As a novel set in ancient Greek times, I’m not reading The Song of Achilles expecting it to be very nice on its female characters. In fact, the plot demands them to be hurt, beaten, sacrificed and sometimes demonized (in the case of Thetis, Achilles’ mother) for the sake of moving the male characters along, allowing them to prove their bravery/worth/courage/whatnot. This can probably be overlooked as a necessary evil for the setting of the book. However, the female characters were the life of the cast. They were diverse, wise, and often offered multiple points of view on Patroclus as a developing young man. They provided insights into their personalities and his own, truly developing him as a character with all his positive and negative traits – something sadly unachieved whenever Patroclus interacts with Achilles himself.
On that note, I have to say: Achilles is horribly one-dimensional as a character.
Achilles is a Greek hero, flawed in that he is too strong but too prideful. Yet I feel no sympathy for him even when he loses what matters most and is overcome by grief. Achilles is too far removed from the narrative for me to extend empathy to him. He is revered by the other characters he interacts with, even Patroclus.

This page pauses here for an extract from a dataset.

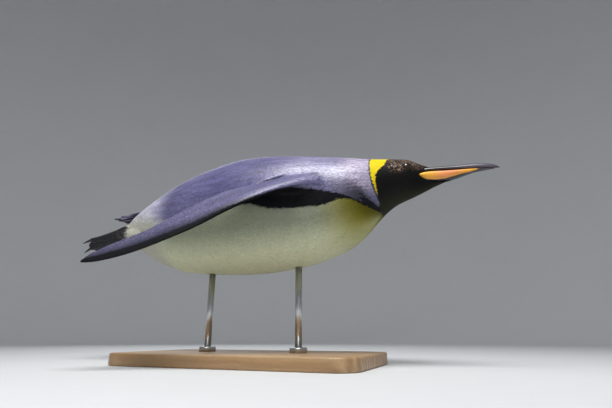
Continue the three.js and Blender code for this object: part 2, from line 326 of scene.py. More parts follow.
def fuseSkin(plan):
    whole = weldedBody()
    trunkTree = BVHTree.FromBMesh(whole)
    roots = []
    shoulders = []
    parts = []
    for sideName, side in sides:
        legTree = BVHTree.FromBMesh(mergedNode(f"leg_{sideName}"))
        for name, trees in ((f"flipper_{sideName}", [trunkTree]), (f"leg_{sideName}", [trunkTree]),
                            (f"foot_{sideName}", [trunkTree, legTree])):
            limb, found = sunkLimb(name, trees, plan)
            parts.append(limb)
            if name.startswith("leg"):
                roots += found
            if name.startswith("flipper"):
                shoulders += found
        parts.append(lidBall(side))
        parts += [footWeb(sideName, toes) for toes in (("inner", "middle"), ("middle", "outer"))]
    rump, found = sunkLimb("tail", [trunkTree], plan)
    low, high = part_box("tail")
    start, run, girth = plan["tailRoot"]
    middle = Vector((0, (low.z + high.z) / 2))
    for v in rump.verts:                       # only the fleshy root of the tail, the rest is quills
        along = (v.co.x - low.x) / (high.x - low.x)
        v.co.x = low.x + (high.x - low.x) * (start + run * along)
        v.co.y *= girth
        v.co.z = middle[1] + (v.co.z - middle[1]) * girth
    parts.append(rump)
    for part in parts:
        piece = meshFrom(part, "part")
        whole.from_mesh(piece)
        bpy.data.meshes.remove(piece)
    source = linkMesh("skinSource", meshFrom(whole, "skinSource"), None)
    addFuse(source, plan["voxel"])
    mesh = baked(source, "skinFused")

    points = readPoints(mesh)
    fillet = nearTo(roots + shoulders, points, plan["filletReach"])
    for _, side in sides:
        away = np.linalg.norm(points - np.array(eyeFrame(side)[0]), axis=1)
        fillet = np.maximum(fillet, 0.5 * smoothStep(0.0090, 0.0115, away) * smoothStep(0.022, 0.016, away))
    fine = np.maximum(smoothStep(0.245, 0.265, points[:, 0]), smoothStep(-0.285, -0.30, points[:, 0]))
    thing = linkMesh("skinFused", mesh, None)
    weightGroup(thing, "fillet", fillet)
    weightGroup(thing, "shoulder", nearTo(shoulders, points, plan["shoulderReach"]))
    weightGroup(thing, "coarse", 1 - fine)
    addSmooth(thing, "Fillet", plan["filletPasses"], "fillet")
    addSmooth(thing, "Shoulder", plan["shoulderPasses"], "shoulder")
    addSmooth(thing, "Even", plan["evenPasses"])
    thin = thing.modifiers.new("Decimate", "DECIMATE")
    thin.ratio = min(1.0, plan["faces"] / (2 * len(mesh.polygons)))
    thin.vertex_group, thin.vertex_group_factor = "coarse", 2.0
    return baked(thing, "skin")


skinMesh = fuseSkin(skinPlan)
print("skin fused:", len(skinMesh.vertices), "vertices")

# which part of the bird a point belongs to
limbNames = ["flipper_right", "flipper_left", "leg_right", "leg_left", "foot_right", "foot_left", "tail"]
bodyPart, flipperRight, flipperLeft, legRight, legLeft, footRight, footLeft, tailPart = range(8)
flipperSides = [(label, *side) for label, side in zip((flipperRight, flipperLeft), sides)]
limbTrees = {name: BVHTree.FromBMesh(mergedNode(name)) for name in limbNames}
bodyTree = BVHTree.FromBMesh(mergedNode("trunk", "neck", "head"))


def partOf(points):
    # the nearest limb's number, and 0 where the body is nearer
    labels = np.zeros(len(points), int)
    best = np.full(len(points), np.inf)
    for label, name in enumerate(limbNames, 1):
        low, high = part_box(name)
        reach = 0.016 if name.startswith("foot") else 0.006      # the webs lie further out
        near = np.all((points > np.array(low) - reach) & (points < np.array(high) + reach), axis=1)
        for i in np.nonzero(near)[0]:
            distance = limbTrees[name].find_nearest(points[i])[3]
            if distance < min(best[i], reach) and distance < bodyTree.find_nearest(points[i])[3] + 0.0002:
                best[i], labels[i] = distance, label
    return labels


# a flipper's own map: share of the span, place on the chord, upper or under face
flipperPlan = {
    "right": [(148, -52, 14), (118, -80, 3), (82, -105, -8), (40, -127, -21), (-5, -148, -42),
              (-48, -168, -69), (-108, -199, -106), (-180, -243, -141)],
    "left": [(148, 52, 14), (118, 79, 4), (82, 100, -4), (38, 116, -12), (-12, 128, -22), (-64, 138, -34),
             (-134, 148, -48), (-222, 156, -64)],
    "chord": [(0, 46), (0.1, 54), (0.21, 58), (0.32, 65), (0.46, 69), (0.59, 66), (0.73, 58), (0.85, 48),
              (0.93, 36), (0.97, 24), (1, 9)],
    "tilt": [(0, 36), (0.1, 38), (0.32, 42), (0.46, 52), (0.59, 56), (0.73, 51), (1, 50)],
    "fold": {"right": 0, "left": 24},
    "leadBand": [(0, 0.0), (0.22, 0.0), (0.4, 0.08), (0.55, 0.17), (0.7, 0.28), (0.85, 0.36), (0.95, 0.48),
                 (1, 0.8)],
    "samples": 160,
}


def flipperMap(points, sideName, side):
    path = np.array(flipperPlan[sideName], float)
    runs = np.concatenate([[0], np.cumsum(np.linalg.norm(np.diff(path, axis=0), axis=1))])
    share = np.linspace(0, 1, flipperPlan["samples"])
    line = np.stack([np.interp(share * runs[-1], runs, path[:, k]) for k in range(3)], axis=1)
    along = unit(np.gradient(line, axis=0))
    folded = flipperPlan["fold"][sideName] * np.minimum(1, share * 3)
    tilt = np.radians(table(share, flipperPlan["tilt"]) + folded)
    lead = np.stack([np.zeros_like(tilt), side * np.cos(tilt), -np.sin(tilt)], axis=1)
    lead = laidFlat(lead, along)
    face = unit(np.cross(along, lead) * side)
    local = birdPlaces(points)
    closest = np.empty(len(points), int)
    for start in range(0, len(points), 5000):
        block = local[start:start + 5000]
        closest[start:start + 5000] = np.argmin(((block[:, None] - line[None]) ** 2).sum(axis=2), axis=1)
    offset = local - line[closest]
    chord = table(share, flipperPlan["chord"])[closest]
    across = np.sum(offset * lead[closest], axis=1) / chord
    height = -np.sum(offset * face[closest], axis=1)
    return share[closest], across, height, along[closest], lead[closest]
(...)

The boys in his kingdom treat him as if he were a god. Achilles was the bright and handsome man who always got what he wanted. Patroclus himself, while his closest friend and lover, treats him similarly.

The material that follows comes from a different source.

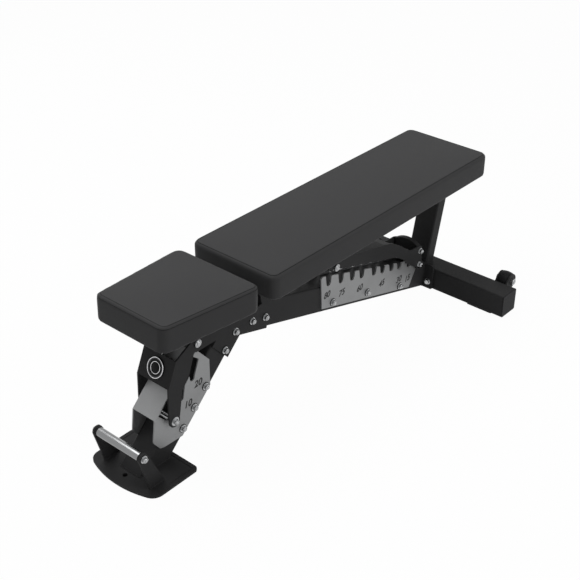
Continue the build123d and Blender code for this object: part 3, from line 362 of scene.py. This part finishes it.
stage = {"tone": (0.8, 0.8, 0.8, 1), "rough": 0.9, "shine": 0.1, "glow": 0.97, "half": 14.0,
         "level": -0.5 * mm, "worldLevel": 0.36}
lamps = {
    # name: place, aims at, width, height, watts, all soft, and mostly from above and from the left
    "overhead": ((-0.5, 1.1, 3.1), (-0.4, 0, 0.4), 2.4, 2.0, 62),
    "left": ((0.8, -3.0, 1.8), (0, 0, 0.3), 1.6, 1.4, 32),
    "right": ((0.8, 3.0, 1.2), (0, 0, 0.3), 1.6, 1.4, 5),
}
white = (1, 1, 1, 1)


def plainRays(tree):
    # one for the rays that show the surface to the camera, in metal or through glass, else zero
    rays = tree.nodes.new("ShaderNodeLightPath").outputs
    seen = mathNode(tree, "MAXIMUM", rays["Is Camera Ray"], rays["Is Glossy Ray"])
    return mathNode(tree, "MAXIMUM", seen, rays["Is Transmission Ray"])


def makeStageMaterial():
    # white paper: seen by the camera, in metal and through glass it is plain white, and it keeps a shadow
    material, tree, shader = newMaterial("whitePaper", {
        "Base Color": stage["tone"], "Roughness": stage["rough"], "Specular IOR Level": stage["shine"]})
    glow = newNode(tree, "ShaderNodeEmission", {"Color": white})
    mix = tree.nodes.new("ShaderNodeMixShader")
    share = mathNode(tree, "MULTIPLY", plainRays(tree), stage["glow"])
    for socket, value in zip(mix.inputs, (share, shader.outputs[0], glow.outputs[0])):
        feed(tree, socket, value)
    feed(tree, tree.nodes["Material Output"].inputs["Surface"], mix.outputs[0])
    return material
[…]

Patroclus sees Achilles’ flaws but bends to them. It is painfully clear when Patroclus interacts with the demigod that Patroclus’ personality revolves around Achilles, and how Achilles impacts the world around him with his choices. The book may be told in Patroclus’ voice, but what is the point of having Achilles’ story told from another person’s point of view, if Achilles alone IS the view? I never felt as if I learnt about Patroclus as anything more than a supporting figure whenever Achilles was in the picture.

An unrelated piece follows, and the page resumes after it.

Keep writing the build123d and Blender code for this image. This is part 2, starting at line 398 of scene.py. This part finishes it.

It also never helps that the outcome of the Trojan War is already preordained. We know that Achilles’ pride will be his downfall. We know Patroclus dies first, and the events that lead up to that incident. The book may just as well have been titled The Trojan War: A Narration after some point, when the narrative moves away from the characters to the conflict over Helen of Troy. Where I expected to learn more about the relationship between Patroclus and Achilles (or why I was supposed to care about them), I was instead treated to pages of wartime drama. It felt as if human interaction took a break while the armies gathered themselves for a skirmish whose outcome I already knew. Given that the reader has foreknowledge of the end, the technicalities could have been traded for more human connections between the characters – something sadly lacking as the Trojan War sees Achilles’ transformation from an affable child to the more recognizable arrogant general of the original myth. He becomes a figure rather than a character, further stifling his own sore lack of personality.
The last point of annoyance for me regarding the relationship between Patroclus and Achilles was how the relationship itself is framed within the story. See, I read my own fair share of Boys’ Love manga, and the relationship between the two boys starts and ends exactly like typical, angsty BL.
Patroclus is the bumbling outcast who strikes gold when prom king Achilles takes a sudden, unexpected interest in him. They grow increasingly attracted to each other. Patroclus is head over heels for this golden boy (and vice versa) until war hits the fan. Tragedy strikes and neither escapes with their lives – something foreshadowed when Achilles proclaims that he will be Greece’s first happy hero, effectively raising a million flags for his and Patroclus’ death. As if that weren’t obvious already. The whole “geek/jock” dynamic is just so painfully typical with its swoon-worthy levels of romance…or should I say gaynst?
However, what truly shines through in The Song of Achilles is Madeline Miller’s prose. Her style is soft, lyrical and bordering on purple. While some may find it flowery and tedious, I would not have been able to get through the book if not for her way with words. Perhaps she layers the paint on too thick, but this is an imagined Greece of the past, in a time of heroes and gods. This is a world imagined from a myth, one of many that have been passed down and retold, inspiring media up till this point in time. I say Miller chose her tone well in writing this book, constructing her Greece under a veil of romanticism, the same lenses through which we view this mythical past.
To be honest, I don’t know what to make of The Song of Achilles. It failed to reduce me to a sobbing wreck over its tragedy, simply because it failed to help me identify with either of them. I had more feelings for the book’s female supporting cast, who provided a much more compelling image of the two male protagonists than they did for each other. On the other hand, I thought the book was crafted decently and had no problems completing it, save the occasional fit of frustration at Achilles’ behavior. It would be accurate to conclude that I came expecting Feelings, and left generally disappointed.